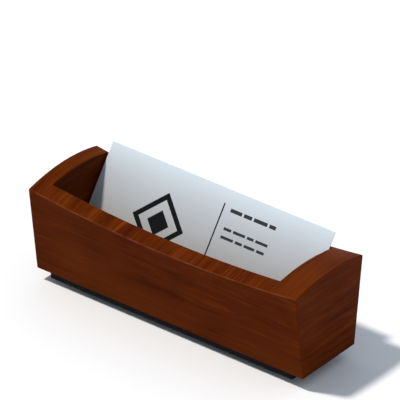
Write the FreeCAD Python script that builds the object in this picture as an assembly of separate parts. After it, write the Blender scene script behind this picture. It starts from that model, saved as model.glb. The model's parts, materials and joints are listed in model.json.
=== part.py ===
"""Desk-top holder for business cards: a mitred hardwood tray on a low black plinth, one card leaning in it.

Lengths are in millimetres. +X runs along the holder's length, +Y towards its back and +Z up.
The origin is the centre of the underside of the base pad, which is what the holder stands on.
"""

import FreeCAD, Part
import math
import os

V = FreeCAD.Vector

# Overall size of the wooden body
body_length = 108.0
body_depth_top = 34.7            # front to back at the height of the corners
body_depth_foot = 26.7           # front to back at the wood's underside
corner_height = 31.4             # wood's underside to the top of each corner
crown_rise = 2.25                # rise of the top between its front and back edges
dish_sag = 3.7                   # fall of the top at mid-length, below the corners

# Boards; the front and back boards' thickness is measured level, across their sloping faces
front_thickness = 6.3
back_thickness = 6.3
left_end_thickness = 5.1
right_end_thickness = 11.0
floor_thickness = 3.0
rebate_depth = 1.0               # how far the floor panel reaches into the boards
edge_round = 0.4                 # outer edges of the body
rim_round = 0.3                  # inner edges of the top, along the front and end boards

# Card, and the slope that it leans on
card_width = 90.0
card_height = 38.6
card_thickness = 0.25
card_side_gap = 0.8              # left end board to the card's left edge
card_clearance = 0.1             # card to the slope behind it and to the floor under it
rest_angle = 36.0                # lean of the card back from the vertical, degrees
back_land = 0.1                  # flat left on the back board's top behind the slope, at the corners

# Base
plinth_thickness = 2.2
pad_thickness = 2.05
plinth_end_inset = 4.8           # body's end to the plinth's end
plinth_side_inset = 0.75         # foot of the front and back faces to the plinth's edge
plinth_round = 0.6               # upright corners of the plinth
pad_screw_gap = 0.2              # screw heads to the pad's long edges

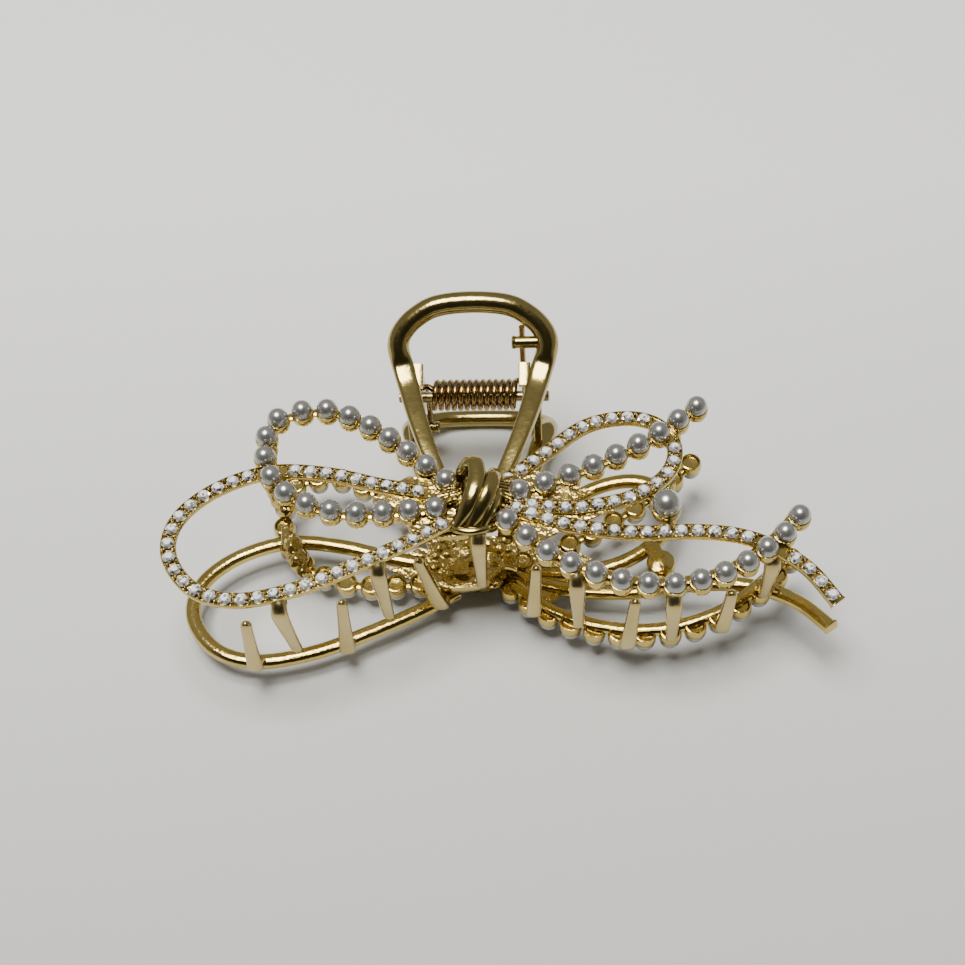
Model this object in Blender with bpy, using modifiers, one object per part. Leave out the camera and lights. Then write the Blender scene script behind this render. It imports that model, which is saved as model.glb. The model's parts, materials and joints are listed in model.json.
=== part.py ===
"""Rhinestone hair claw clip: two mirrored bow-shaped jaws on one sprung hinge pin.

Jaw frame: X runs along the bow, -Y points from the hinge to the teeth, Z is the
height above the plane that the two jaws share. The pin lies on the X axis.
"""

import math

import bmesh
import bpy
import numpy as np
from mathutils import Vector

MM = 0.001

# Driving sizes, in millimetres.
BOW_SPAN = 92.0  # tip of the left loop to the tip of the tail
BOW_DEPTH = 31.0  # back of the pearl loop to the front rail
CROWN = 10.4  # height of the bow at its highest point
STONE_RAIL_WIDTH = 2.2
STONE_RAIL_THICKNESS = 1.7
STONE_STRIP_WIDTH = 1.9
STONE_STRIP_THICKNESS = 0.6
PEARL_RADIUS = 1.5
PEARL_PITCH = 3.55
PEARL_NECK = 0.4
PEARL_RAIL_WIDTH = 2.0
PEARL_RAIL_THICKNESS = 0.6
BIG_PEARL_RADIUS = 2.0
BIG_CUP_THICKNESS = 0.9
PEARL_LIFT = 0.6  # pearl middles above the stone rails' top face
HANDLE_RADIUS = 1.3
HANDLE_REACH = 8.4  # sloping length of the finger loop
BAR_BACK = 0.72  # how far behind the pin the bar lies, as a share of the reach
BAR_UP = 0.78  # how far above the arms the bar lies, as a share of the reach
HANDLE_HALF_WIDTH = 10.4
ARM_HEIGHT = 8.2
EAR_THICKNESS = 1.2
EAR_INNER_FACE = 7.3
EAR_RADIUS = 2.3
PIN_RADIUS = 0.8
PIN_HALF_LENGTH = 10.7
SPRING_WIRE = 0.4
SPRING_RADIUS = 1.75
SPRING_TURNS = 13
SPRING_HALF_LENGTH = 5.8
PEG_RADIUS = 0.8
PEG_LENGTH = 4.2
PEG_BACK = 0.22  # the peg's place on the loop's leg, as shares of the reach
PEG_UP = 0.3
PLATE_THICKNESS = 1.6
PLATE_LENGTH = 13.0
PLATE_WIDTH = 10.6
PLATE_CORNER = 2.0
PLATE_DROP = 2.1  # the plate's top below the crown, so that the knot covers it
KNOT_WIDTH = 5.2
KNOT_LENGTH = 11.4
KNOT_HEIGHT = 5.7
KNOT_SLANT = 1.4  # how far the knot leans sideways from its front to its back
REST_FLAT_DEPTH = 0.4  # how much of the knot the resting flat cuts away
TOOTH_RADIUS = 0.85
TOOTH_ROOT_DROP = 0.9  # the tooth's root below the crown
TOOTH_OVERREACH = 4.6  # how far a tip passes the plane between the jaws
TOOTH_STEPS = [(0.0, 0.6), (0.05, 0.9), (0.3, 1.0), (0.7, 0.9), (0.94, 0.75), (1.0, 0.4)]
GAP = 0.3  # between pieces that touch on the real clip
RAIL_GAP = 0.02  # between two stone rails that run side by side

# The bow is drawn at this size and stretched to BOW_SPAN and BOW_DEPTH.
DRAWN_SPAN = 92.0
DRAWN_DEPTH = 31.0
KNOT_AT = (1.3, -22.8)

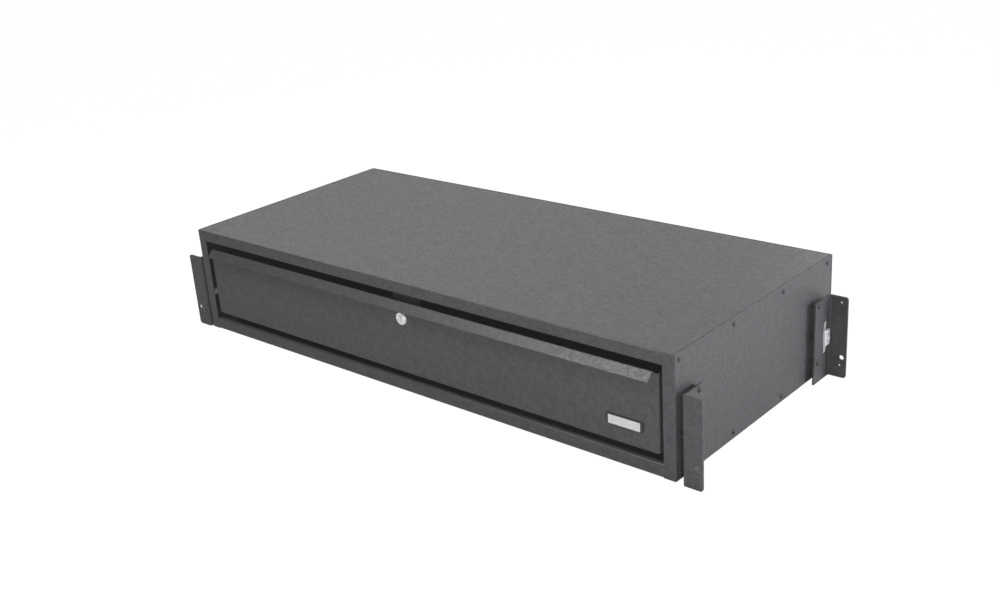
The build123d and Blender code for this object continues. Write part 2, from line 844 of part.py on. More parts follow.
def lock_keeper():
    """An angle under the top panel, which hangs in front of the turned cam."""
    rear = plug_rear - keeper_clearance
    ceiling = housing_height - sheet
    profile = bent_sheet(
        [(rear, lock_height + keeper_above_lock), (rear, ceiling), (outer_bend + fold_gap, ceiling)],
        sheet,
        bend_radius,
    )
    return along_x(profile, -keeper_width / 2, keeper_width / 2)


# ---- Name plate --------------------------------------------------------------------------------
def plate_bezel():
    bezel = RectangleRounded(*bezel_size, bezel_corner)
    solid = along_y(Pos(*plate_centre) * bezel, face_inset - bezel_thickness, face_inset)
    pocket = Pos(*plate_centre) * Rectangle(*name_plate_size)
    return solid - along_y(pocket, face_inset - bezel_thickness, name_plate_back)


def name_plate():
    blank = Pos(*plate_centre) * Rectangle(*name_plate_size)
    return along_y(blank, name_plate_back - name_plate_thickness, name_plate_back)


# ---- All the pieces ----------------------------------------------------------------------------
os.makedirs("parts", exist_ok=True)

pan = pan_screw(screw_radius, screw_length, screw_head_radius, screw_head_height)
side_screws = [facing_x(pan, half_width, y, z) for y, z in side_screw_places]
rear_screws = [facing_rear(pan, x, housing_depth, z) for x, z in rear_screw_places]

save("bottom_panel", horizontal_panel(bottom_rail_height))
save("top_panel", upside_down(horizontal_panel(top_rail_height)))
save("rear_panel", rear_panel())
save("side_screws", Compound([s for screw in side_screws for s in both_sides(screw)]))
save("rear_panel_screws", Compound(rear_screws))
save("rear_bumpers", Compound(rear_bumpers()))
save("lock_keeper", lock_keeper())

front_bracket = front_right_bracket()
save("front_right_bracket", front_bracket)
save("front_left_bracket", mirror_x(front_bracket))
save("rear_right_bracket", to_rear(front_bracket))
save("rear_left_bracket", mirror_x(to_rear(front_bracket)))
bar_start = leg_inside - spacer_bar_thickness
spacer_bar = drilled_plate(spacer_bar_width, spacer_bar_height, bar_start, leg_inside)
clamp_end = leg_outside + clamp_plate_thickness
clamp_plate = drilled_plate(clamp_plate_width, clamp_plate_height, leg_outside, clamp_end)
bolt_place = (front_bracket_bolt_y, bracket_bolt_z)
bolt_nut = drilled_nut(bracket_bolt_flats, bracket_bolt_hole, bracket_nut_height, *bolt_place)
screw_nuts = [
    drilled_nut(bracket_screw_nut_flats, bracket_screw_hole, bracket_screw_nut_height, y, z)
    for y, z in bracket_screw_places
]
save("bracket_spacer_bars", Compound(on_each_bracket(spacer_bar)))
save("bracket_clamp_plates", Compound(on_each_bracket(clamp_plate)))
save("bracket_bolts", Compound(on_each_bracket(bracket_bolt())))
save("bracket_bolt_nuts", Compound(on_each_bracket(bolt_nut)))
save("bracket_screws", Compound([s for screw in bracket_screws() for s in both_sides(screw)]))
save("bracket_sleeves", Compound([s for sleeve in bracket_sleeves() for s in both_sides(sleeve)]))
save("bracket_screw_nuts", Compound([s for nut in screw_nuts for s in both_sides(nut)]))

sided_pieces = {
    "side_panel": side_panel(),
    "slide_mount": slide_mount(),
    "slide_outer": slide_outer(),
    "slide_middle": right_slide(middle_member_section(), slide_front_inset, slide_rear),
    "slide_inner": slide_inner(),
    "outer_ball_cage": ball_cage(outer_cage_section(), outer_race),
    "inner_ball_cage": ball_cage(inner_cage_section(), inner_race),
    "outer_balls": Compound(slide_balls(outer_race)),
    "inner_balls": Compound(slide_balls(inner_race)),
}
for name, piece in sided_pieces.items():
    save(f"right_{name}", piece)
    save(f"left_{name}", mirror_x(piece))

mount_screw = countersunk_screw(slide_screw_length)
tray_screw = countersunk_screw(slide_sheet + 3 * tray_sheet)
mount_screws = [place * mount_screw for place in outer_screw_places()]
tray_screws = [place * tray_screw for place in inner_screw_places()]
save("slide_mount_screws", Compound([s for screw in mount_screws for s in both_sides(screw)]))
save("slide_tray_screws", Compound([s for screw in tray_screws for s in both_sides(screw)]))

save("drawer_tray", drawer_tray())
save("drawer_back", drawer_back())
save("drawer_front", drawer_front())
save("front_nuts", Compound(front_nuts()))
save("plate_bezel", plate_bezel())
save("name_plate", name_plate())

cam_screw = pan_screw(cam_screw_radius, cam_screw_length, cam_screw_head_radius, cam_screw_head_height)
save("lock_barrel", lock_barrel())
save("lock_nut", lock_nut())
save("lock_plug", lock_plug())
save("lock_cam", lock_cam())
save("cam_screw", facing_rear(cam_screw, 0, cam_rear, lock_height))
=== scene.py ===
# %% [markdown]
# # A lockable steel drawer unit
#
# This notebook dresses a finished CAD model for a picture. The model comes in as the *frame*: its
# sheets, slides and lock are already the right size and in the right place, so nothing here moves
# them. What follows gives every surface a finish, puts round, detailed hardware where the frame
# has plain stand-ins, and sets up a camera and a soft studio.

# %% Load the frame
import json
import math

import bmesh
import bpy
from mathutils import Matrix, Vector

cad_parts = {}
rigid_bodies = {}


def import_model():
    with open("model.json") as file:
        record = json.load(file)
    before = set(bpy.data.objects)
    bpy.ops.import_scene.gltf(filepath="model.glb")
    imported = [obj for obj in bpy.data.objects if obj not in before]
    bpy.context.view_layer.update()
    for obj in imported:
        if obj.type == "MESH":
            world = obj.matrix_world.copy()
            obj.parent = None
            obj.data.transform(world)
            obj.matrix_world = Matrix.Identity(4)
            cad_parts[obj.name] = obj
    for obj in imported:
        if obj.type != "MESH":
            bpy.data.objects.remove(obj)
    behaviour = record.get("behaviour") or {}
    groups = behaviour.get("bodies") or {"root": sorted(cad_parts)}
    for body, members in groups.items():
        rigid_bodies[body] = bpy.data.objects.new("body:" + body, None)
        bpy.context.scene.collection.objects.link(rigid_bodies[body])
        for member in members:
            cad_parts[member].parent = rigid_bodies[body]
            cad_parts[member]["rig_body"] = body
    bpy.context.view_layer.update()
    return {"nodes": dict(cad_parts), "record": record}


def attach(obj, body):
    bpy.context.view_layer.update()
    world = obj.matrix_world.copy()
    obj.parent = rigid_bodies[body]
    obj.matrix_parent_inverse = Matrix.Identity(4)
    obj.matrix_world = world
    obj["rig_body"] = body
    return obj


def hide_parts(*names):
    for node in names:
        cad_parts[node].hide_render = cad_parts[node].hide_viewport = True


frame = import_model()
nodes = frame["nodes"]
record = frame["record"]
MM = 0.001

# %% [markdown]
# ## Shader helpers
#
# Every finish below is one Principled shader, with noise patterns that drive its colour, its
# roughness and a small bump. The patterns read Object coordinates: they are true sizes in metres,
# so a grain of 0.6 mm stays 0.6 mm on a bracket and on the big top panel alike.

# %% A new material with its shader
def finish(name, color, roughness, metallic=0.0, specular=0.5):
    """A material with a Principled shader, and the node tree to build on."""
    material = bpy.data.materials.new(name)
    material.use_nodes = True
    shader = material.node_tree.nodes["Principled BSDF"]
    shader.inputs["Base Color"].default_value = (*color, 1)
    shader.inputs["Roughness"].default_value = roughness
    shader.inputs["Metallic"].default_value = metallic
    shader.inputs["Specular IOR Level"].default_value = specular
    material.diffuse_color = (*color, 1)
    return material, shader


# %% A noise pattern of a real size
def noise(material, grain, stretch=(1, 1, 1), detail=2.0, distortion=0.0):
    """Noise whose blobs are about `grain` metres across, drawn out along an axis by `stretch`."""
    tree = material.node_tree
    place = tree.nodes.new("ShaderNodeTexCoord")
    mapping = tree.nodes.new("ShaderNodeMapping")
    mapping.inputs["Scale"].default_value = [1 / s for s in stretch]
    pattern = tree.nodes.new("ShaderNodeTexNoise")
    pattern.inputs["Scale"].default_value = 1 / grain
    pattern.inputs["Detail"].default_value = detail
    pattern.inputs["Distortion"].default_value = distortion
    tree.links.new(place.outputs["Object"], mapping.inputs["Vector"])
    tree.links.new(mapping.outputs["Vector"], pattern.inputs["Vector"])
    return pattern.outputs["Fac"]


# %% Drive a number or a colour with a pattern
def ramp(material, pattern, low, high, start=0.3, end=0.7):
    """Maps a pattern's middle range onto values from low to high."""
    node = material.node_tree.nodes.new("ShaderNodeMapRange")
    node.inputs["From Min"].default_value, node.inputs["From Max"].default_value = start, end
    node.inputs["To Min"].default_value, node.inputs["To Max"].default_value = low, high
    material.node_tree.links.new(pattern, node.inputs["Value"])
    return node.outputs["Result"]


def mottle(material, pattern, dark, light, start=0.3, end=0.7):
    """A colour that wanders between two tones with a pattern."""
    node = material.node_tree.nodes.new("ShaderNodeMix")
    node.data_type = "RGBA"
    first, second = [socket for socket in node.inputs if socket.type == "RGBA"]
    first.default_value, second.default_value = (*dark, 1), (*light, 1)
    share = ramp(material, pattern, 0, 1, start, end)
    material.node_tree.links.new(share, node.inputs["Factor"])
    return next(socket for socket in node.outputs if socket.type == "RGBA")


# %% Turn patterns into a bump
def bump(material, shader, pattern, height, strength=1.0):
    """Raises the surface by up to `height` metres, on top of any bump already there."""
    tree = material.node_tree
    node = tree.nodes.new("ShaderNodeBump")
    node.inputs["Distance"].default_value = height
    node.inputs["Strength"].default_value = strength
    tree.links.new(pattern, node.inputs["Height"])
    earlier = shader.inputs["Normal"].links
    if earlier:
        tree.links.new(earlier[0].from_socket, node.inputs["Normal"])
    tree.links.new(node.outputs["Normal"], shader.inputs["Normal"])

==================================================

### GIVEN EXERCISE
Above are some lines. Repeat exactly, and only, those from the line that has "cam_screw_length, cam_screw_head_radius, cam_screw_head_height)" through the line that has "obj.data.transform(world)".

### THE RESPONSE
cam_screw = pan_screw(cam_screw_radius, cam_screw_length, cam_screw_head_radius, cam_screw_head_height)
save("lock_barrel", lock_barrel())
save("lock_nut", lock_nut())
save("lock_plug", lock_plug())
save("lock_cam", lock_cam())
save("cam_screw", facing_rear(cam_screw, 0, cam_rear, lock_height))
=== scene.py ===
# %% [markdown]
# # A lockable steel drawer unit
#
# This notebook dresses a finished CAD model for a picture. The model comes in as the *frame*: its
# sheets, slides and lock are already the right size and in the right place, so nothing here moves
# them. What follows gives every surface a finish, puts round, detailed hardware where the frame
# has plain stand-ins, and sets up a camera and a soft studio.

# %% Load the frame
import json
import math

import bmesh
import bpy
from mathutils import Matrix, Vector

cad_parts = {}
rigid_bodies = {}


def import_model():
    with open("model.json") as file:
        record = json.load(file)
    before = set(bpy.data.objects)
    bpy.ops.import_scene.gltf(filepath="model.glb")
    imported = [obj for obj in bpy.data.objects if obj not in before]
    bpy.context.view_layer.update()
    for obj in imported:
        if obj.type == "MESH":
            world = obj.matrix_world.copy()
            obj.parent = None
            obj.data.transform(world)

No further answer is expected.